(What the task requires):
Repeat the lines beginning at the one with "cad_parts[seal].data.materials[0] = nitrile_rubber" and running to the end of the material, keeping the first and last of them, exactly as they appear.

(Available data):

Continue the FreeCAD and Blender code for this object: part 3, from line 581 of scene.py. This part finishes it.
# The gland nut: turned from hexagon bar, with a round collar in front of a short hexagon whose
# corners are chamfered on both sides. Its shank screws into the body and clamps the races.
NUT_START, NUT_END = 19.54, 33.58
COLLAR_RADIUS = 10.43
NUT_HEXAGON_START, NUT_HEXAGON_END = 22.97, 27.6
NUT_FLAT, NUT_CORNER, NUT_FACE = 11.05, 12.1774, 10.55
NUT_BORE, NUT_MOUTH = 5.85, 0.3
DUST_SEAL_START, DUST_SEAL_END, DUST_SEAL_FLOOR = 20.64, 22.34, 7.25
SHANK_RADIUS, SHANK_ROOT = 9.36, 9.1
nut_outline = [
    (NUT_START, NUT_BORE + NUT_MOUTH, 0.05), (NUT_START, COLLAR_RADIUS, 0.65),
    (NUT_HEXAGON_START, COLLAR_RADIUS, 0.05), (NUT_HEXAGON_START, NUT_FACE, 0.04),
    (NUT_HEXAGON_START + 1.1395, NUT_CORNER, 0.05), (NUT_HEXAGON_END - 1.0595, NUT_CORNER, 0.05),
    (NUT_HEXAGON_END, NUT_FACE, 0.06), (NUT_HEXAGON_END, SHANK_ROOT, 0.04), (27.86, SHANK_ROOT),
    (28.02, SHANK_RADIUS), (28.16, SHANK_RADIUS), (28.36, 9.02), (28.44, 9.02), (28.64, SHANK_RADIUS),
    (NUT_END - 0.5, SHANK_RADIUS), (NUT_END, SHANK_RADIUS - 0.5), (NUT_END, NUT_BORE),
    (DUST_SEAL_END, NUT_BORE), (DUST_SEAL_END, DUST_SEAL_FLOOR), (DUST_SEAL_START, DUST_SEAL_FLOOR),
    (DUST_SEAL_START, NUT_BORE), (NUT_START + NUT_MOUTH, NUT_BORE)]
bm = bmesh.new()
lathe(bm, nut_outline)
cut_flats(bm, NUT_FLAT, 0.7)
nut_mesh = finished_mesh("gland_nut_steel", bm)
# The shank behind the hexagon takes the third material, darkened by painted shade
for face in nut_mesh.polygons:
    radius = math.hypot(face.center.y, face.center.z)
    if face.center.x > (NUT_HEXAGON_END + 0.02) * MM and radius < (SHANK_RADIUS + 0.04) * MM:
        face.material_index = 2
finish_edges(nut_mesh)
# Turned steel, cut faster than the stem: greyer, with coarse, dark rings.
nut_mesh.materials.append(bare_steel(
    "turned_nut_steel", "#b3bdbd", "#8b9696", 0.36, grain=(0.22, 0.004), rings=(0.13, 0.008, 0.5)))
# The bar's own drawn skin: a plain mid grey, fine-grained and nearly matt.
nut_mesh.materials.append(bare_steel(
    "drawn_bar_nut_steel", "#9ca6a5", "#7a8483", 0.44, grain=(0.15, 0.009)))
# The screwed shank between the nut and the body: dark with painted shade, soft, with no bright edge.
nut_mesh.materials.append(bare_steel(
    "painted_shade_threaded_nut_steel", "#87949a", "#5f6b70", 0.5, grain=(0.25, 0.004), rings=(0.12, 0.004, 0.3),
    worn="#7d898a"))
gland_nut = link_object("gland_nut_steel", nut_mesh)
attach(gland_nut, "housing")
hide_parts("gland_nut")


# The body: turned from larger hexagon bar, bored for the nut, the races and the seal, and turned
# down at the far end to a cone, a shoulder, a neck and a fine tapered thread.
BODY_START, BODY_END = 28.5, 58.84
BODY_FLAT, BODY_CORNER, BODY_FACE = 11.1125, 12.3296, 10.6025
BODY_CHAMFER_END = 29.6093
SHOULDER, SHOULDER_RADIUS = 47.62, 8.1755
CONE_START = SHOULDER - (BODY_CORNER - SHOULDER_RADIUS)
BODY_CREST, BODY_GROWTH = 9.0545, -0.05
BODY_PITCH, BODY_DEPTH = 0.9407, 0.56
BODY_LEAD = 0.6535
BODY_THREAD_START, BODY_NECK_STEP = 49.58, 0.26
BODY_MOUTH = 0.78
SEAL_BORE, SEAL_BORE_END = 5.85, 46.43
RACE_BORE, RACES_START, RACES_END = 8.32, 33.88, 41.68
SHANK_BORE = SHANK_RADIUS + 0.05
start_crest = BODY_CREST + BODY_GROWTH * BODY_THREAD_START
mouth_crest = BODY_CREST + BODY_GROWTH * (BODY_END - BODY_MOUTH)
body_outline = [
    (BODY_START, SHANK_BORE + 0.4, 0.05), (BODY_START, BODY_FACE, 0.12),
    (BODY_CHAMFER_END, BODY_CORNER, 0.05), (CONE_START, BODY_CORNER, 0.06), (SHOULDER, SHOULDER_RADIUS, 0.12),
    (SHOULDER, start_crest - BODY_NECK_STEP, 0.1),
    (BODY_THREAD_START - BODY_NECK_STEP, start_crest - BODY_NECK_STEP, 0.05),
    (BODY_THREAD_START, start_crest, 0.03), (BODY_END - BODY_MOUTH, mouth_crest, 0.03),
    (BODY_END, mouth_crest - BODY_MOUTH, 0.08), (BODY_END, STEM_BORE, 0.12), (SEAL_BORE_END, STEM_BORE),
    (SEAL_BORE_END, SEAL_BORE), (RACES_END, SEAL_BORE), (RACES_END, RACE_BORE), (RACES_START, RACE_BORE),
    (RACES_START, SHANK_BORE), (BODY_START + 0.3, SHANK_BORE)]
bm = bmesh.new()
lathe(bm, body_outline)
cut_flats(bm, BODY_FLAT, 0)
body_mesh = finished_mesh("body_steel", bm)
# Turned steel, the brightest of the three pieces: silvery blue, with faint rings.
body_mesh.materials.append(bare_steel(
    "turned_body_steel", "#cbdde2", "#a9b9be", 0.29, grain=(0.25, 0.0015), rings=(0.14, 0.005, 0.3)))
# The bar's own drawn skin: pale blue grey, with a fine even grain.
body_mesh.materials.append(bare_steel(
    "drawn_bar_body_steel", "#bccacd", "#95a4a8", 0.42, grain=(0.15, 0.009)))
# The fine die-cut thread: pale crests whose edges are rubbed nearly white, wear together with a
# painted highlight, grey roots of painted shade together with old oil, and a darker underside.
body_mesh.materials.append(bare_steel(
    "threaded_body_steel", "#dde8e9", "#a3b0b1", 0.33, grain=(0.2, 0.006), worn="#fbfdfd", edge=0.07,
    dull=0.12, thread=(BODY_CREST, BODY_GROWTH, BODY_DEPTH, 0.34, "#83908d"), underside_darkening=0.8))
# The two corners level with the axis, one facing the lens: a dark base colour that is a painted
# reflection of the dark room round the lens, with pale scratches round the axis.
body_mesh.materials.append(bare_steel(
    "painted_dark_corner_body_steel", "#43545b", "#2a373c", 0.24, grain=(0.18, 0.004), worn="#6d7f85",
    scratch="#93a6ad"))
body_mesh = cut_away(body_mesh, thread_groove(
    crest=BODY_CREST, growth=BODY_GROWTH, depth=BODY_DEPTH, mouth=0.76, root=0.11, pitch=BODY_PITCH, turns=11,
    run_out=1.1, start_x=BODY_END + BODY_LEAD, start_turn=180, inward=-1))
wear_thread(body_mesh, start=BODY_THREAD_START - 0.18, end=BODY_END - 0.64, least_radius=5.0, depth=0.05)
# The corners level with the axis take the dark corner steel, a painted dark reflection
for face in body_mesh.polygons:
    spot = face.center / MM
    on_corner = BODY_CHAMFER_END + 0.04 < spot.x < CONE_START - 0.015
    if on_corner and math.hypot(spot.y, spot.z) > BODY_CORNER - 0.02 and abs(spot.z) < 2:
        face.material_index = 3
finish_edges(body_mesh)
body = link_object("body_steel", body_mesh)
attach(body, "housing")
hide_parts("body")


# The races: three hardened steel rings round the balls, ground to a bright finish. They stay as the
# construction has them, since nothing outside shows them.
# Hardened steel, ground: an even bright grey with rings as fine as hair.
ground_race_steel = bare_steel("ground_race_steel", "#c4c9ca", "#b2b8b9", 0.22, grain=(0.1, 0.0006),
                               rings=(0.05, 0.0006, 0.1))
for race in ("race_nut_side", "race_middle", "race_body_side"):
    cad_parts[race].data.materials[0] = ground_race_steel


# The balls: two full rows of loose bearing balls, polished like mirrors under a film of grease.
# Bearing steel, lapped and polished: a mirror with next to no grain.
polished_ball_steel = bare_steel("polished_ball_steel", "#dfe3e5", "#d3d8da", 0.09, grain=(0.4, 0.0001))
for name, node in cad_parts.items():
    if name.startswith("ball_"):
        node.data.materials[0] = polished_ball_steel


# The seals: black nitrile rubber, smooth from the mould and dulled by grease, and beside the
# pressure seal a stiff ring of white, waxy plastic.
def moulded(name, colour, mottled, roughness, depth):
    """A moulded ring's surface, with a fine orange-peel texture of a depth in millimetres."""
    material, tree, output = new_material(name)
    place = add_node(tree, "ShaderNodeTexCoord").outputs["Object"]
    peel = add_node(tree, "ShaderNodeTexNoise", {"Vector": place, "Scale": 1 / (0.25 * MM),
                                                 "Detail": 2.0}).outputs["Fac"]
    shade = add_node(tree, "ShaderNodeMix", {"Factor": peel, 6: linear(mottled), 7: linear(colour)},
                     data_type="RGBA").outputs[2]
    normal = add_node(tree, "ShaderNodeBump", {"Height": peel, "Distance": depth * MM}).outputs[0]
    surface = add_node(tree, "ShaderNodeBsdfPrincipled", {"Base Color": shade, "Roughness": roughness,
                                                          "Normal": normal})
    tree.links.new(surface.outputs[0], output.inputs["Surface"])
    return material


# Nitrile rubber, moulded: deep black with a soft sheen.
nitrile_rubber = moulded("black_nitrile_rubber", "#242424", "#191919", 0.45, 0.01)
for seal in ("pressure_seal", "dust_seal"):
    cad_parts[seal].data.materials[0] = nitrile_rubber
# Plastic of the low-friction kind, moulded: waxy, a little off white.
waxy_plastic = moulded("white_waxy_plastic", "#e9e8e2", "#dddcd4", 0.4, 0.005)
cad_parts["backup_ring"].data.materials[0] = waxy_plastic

(Final result):
    cad_parts[seal].data.materials[0] = nitrile_rubber
# Plastic of the low-friction kind, moulded: waxy, a little off white.
waxy_plastic = moulded("white_waxy_plastic", "#e9e8e2", "#dddcd4", 0.4, 0.005)
cad_parts["backup_ring"].data.materials[0] = waxy_plastic